Gray’s claims in his second petition for postconviction relief involve alleged irregularities in substantive and procedural aspects of his multi-count sentencing. He complains about the manner in which the district court sentenced the separate behavioral incidents; the overall duration of the cumulative sentences; the length of a sentence for an attempt when compared with the sentence for a completed crime; and the propriety of basing an alleged upward departure solely on a plea agreement. No aspect of Gray’s sentences was unknown at the time of his first petition. Although he has a new complaint or two about the sentencing, he fails to show any reason that he could not have raised those complaints in the first petition.
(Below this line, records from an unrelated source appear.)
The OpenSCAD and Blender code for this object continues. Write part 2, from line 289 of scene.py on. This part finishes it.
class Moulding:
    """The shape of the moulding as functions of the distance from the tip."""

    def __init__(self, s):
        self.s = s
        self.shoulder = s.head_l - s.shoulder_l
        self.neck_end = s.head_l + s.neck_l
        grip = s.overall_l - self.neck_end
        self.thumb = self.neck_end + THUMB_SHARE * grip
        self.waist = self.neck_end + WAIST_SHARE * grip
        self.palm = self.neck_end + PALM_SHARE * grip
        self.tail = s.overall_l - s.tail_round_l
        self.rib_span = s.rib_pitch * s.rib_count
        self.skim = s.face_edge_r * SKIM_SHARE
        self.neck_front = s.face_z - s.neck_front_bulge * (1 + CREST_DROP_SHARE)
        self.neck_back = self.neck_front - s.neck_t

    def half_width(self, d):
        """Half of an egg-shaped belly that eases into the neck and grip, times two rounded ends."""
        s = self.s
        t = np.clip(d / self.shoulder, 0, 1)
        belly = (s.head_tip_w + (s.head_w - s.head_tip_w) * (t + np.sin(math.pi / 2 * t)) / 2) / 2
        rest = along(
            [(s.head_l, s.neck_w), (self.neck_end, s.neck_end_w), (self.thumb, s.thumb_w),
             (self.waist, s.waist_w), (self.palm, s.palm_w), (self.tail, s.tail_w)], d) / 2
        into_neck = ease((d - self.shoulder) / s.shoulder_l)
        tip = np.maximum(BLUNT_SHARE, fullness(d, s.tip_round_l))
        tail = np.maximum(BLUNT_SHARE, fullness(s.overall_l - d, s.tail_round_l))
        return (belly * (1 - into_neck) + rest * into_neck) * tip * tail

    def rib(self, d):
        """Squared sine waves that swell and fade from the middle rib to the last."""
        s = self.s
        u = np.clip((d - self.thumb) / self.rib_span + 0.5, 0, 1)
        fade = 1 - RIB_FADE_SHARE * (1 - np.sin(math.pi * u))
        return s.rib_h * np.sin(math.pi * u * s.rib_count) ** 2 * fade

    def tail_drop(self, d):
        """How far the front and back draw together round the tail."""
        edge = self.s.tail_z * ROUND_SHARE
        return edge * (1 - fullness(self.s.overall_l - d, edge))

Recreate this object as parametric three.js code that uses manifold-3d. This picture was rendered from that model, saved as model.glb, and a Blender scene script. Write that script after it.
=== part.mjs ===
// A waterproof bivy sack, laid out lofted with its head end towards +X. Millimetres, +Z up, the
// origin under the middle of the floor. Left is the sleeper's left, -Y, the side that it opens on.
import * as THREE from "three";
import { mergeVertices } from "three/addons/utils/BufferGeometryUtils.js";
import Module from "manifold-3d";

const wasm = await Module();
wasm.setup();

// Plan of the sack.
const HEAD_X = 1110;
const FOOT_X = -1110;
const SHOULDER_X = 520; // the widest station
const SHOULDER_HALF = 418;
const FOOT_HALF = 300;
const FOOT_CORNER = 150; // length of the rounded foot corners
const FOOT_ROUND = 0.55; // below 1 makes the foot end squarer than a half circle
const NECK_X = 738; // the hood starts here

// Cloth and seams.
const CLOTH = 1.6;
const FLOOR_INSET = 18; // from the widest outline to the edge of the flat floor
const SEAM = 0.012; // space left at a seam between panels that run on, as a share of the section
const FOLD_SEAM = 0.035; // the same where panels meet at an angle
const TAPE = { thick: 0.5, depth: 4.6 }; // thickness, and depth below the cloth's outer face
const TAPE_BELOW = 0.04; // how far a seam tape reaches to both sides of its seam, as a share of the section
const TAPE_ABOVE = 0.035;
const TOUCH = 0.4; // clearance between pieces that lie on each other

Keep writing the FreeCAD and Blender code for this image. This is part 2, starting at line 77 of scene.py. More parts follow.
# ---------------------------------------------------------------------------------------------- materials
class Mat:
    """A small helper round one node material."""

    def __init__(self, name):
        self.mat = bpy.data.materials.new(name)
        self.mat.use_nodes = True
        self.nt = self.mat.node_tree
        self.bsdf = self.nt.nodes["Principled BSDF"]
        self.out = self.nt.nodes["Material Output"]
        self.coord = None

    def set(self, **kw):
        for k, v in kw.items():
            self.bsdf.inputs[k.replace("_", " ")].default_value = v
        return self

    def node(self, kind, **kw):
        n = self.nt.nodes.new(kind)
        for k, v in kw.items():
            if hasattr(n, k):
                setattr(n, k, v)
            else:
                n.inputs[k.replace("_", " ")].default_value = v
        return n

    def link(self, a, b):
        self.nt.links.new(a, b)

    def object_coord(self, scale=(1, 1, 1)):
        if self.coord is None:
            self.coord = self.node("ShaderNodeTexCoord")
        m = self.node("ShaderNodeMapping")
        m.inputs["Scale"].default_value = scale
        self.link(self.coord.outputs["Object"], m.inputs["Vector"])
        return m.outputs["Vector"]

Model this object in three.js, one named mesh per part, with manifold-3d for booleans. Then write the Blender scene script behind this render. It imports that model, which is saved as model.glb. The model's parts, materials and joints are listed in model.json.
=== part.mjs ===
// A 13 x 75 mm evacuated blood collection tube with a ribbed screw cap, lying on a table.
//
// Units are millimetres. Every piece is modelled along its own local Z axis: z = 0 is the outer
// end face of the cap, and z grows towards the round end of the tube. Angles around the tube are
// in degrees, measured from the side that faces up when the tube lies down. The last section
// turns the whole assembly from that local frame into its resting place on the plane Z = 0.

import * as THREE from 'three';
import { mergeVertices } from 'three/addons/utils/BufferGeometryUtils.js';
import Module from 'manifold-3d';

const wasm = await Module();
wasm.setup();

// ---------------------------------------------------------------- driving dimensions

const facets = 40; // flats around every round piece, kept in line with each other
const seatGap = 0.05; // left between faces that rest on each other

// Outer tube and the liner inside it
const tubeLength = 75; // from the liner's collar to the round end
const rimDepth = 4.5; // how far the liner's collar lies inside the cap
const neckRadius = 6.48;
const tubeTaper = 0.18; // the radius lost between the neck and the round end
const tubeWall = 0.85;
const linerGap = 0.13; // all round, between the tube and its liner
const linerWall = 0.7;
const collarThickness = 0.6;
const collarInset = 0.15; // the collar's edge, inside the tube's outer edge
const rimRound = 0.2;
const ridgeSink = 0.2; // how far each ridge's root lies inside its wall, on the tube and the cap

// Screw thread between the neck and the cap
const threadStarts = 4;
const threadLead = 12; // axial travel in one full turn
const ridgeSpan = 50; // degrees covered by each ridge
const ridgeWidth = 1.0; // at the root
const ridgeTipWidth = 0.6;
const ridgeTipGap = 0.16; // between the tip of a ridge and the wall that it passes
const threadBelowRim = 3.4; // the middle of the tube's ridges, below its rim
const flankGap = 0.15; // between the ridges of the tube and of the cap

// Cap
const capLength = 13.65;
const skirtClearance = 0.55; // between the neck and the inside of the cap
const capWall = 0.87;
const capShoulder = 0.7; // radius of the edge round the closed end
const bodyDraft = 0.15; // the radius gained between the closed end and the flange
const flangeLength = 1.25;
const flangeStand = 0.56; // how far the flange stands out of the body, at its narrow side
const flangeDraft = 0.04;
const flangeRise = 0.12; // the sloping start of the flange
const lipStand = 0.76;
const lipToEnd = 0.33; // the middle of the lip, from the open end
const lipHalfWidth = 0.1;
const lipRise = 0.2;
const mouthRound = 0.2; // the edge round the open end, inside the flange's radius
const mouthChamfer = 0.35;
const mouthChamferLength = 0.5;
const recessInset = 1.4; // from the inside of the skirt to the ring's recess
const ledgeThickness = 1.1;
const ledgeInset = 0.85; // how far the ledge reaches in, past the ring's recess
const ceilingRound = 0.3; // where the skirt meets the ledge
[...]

There are two exceptions to the Knaffla bar. First, if “a claim is so novel that it can be said that its legal basis was not reasonably available to counsel” at the previous review, then postconviction relief may be allowed. Case v. State, 364 N.W.2d 797, 800 (Minn. 1985). Second, a substantive review of a case will be granted when fairness requires, even if the petitioner knew of the issue at the time of the prior review, as long as the petitioner did not inexcusably fail to raise the issue previously. Jones, 671 N.W.2d at 746.
None of Gray’s claims is factually or legally novel. He simply challenges his sentences and asserts often-used grounds in support. And we find nothing unfair about the sentences imposed, which were not only in accordance with the sentencing guidelines but were an express result of Gray’s counseled plea. Thus, he has failed to show that his situation fits either Knaffla exception.
Because of the procedural bar of Knaffla, we need not further address the merits of Gray’s petition. We note only that, in order to consider the applicability of a Knaffla exception, it was necessary to give attention to the actual sentences imposed. In a thorough and precise memorandum attached to the district court’s order denying Gray’s second petition, the court explains in detail how and why Gray was sentenced as he was. This sentencing approach fully comported with the law.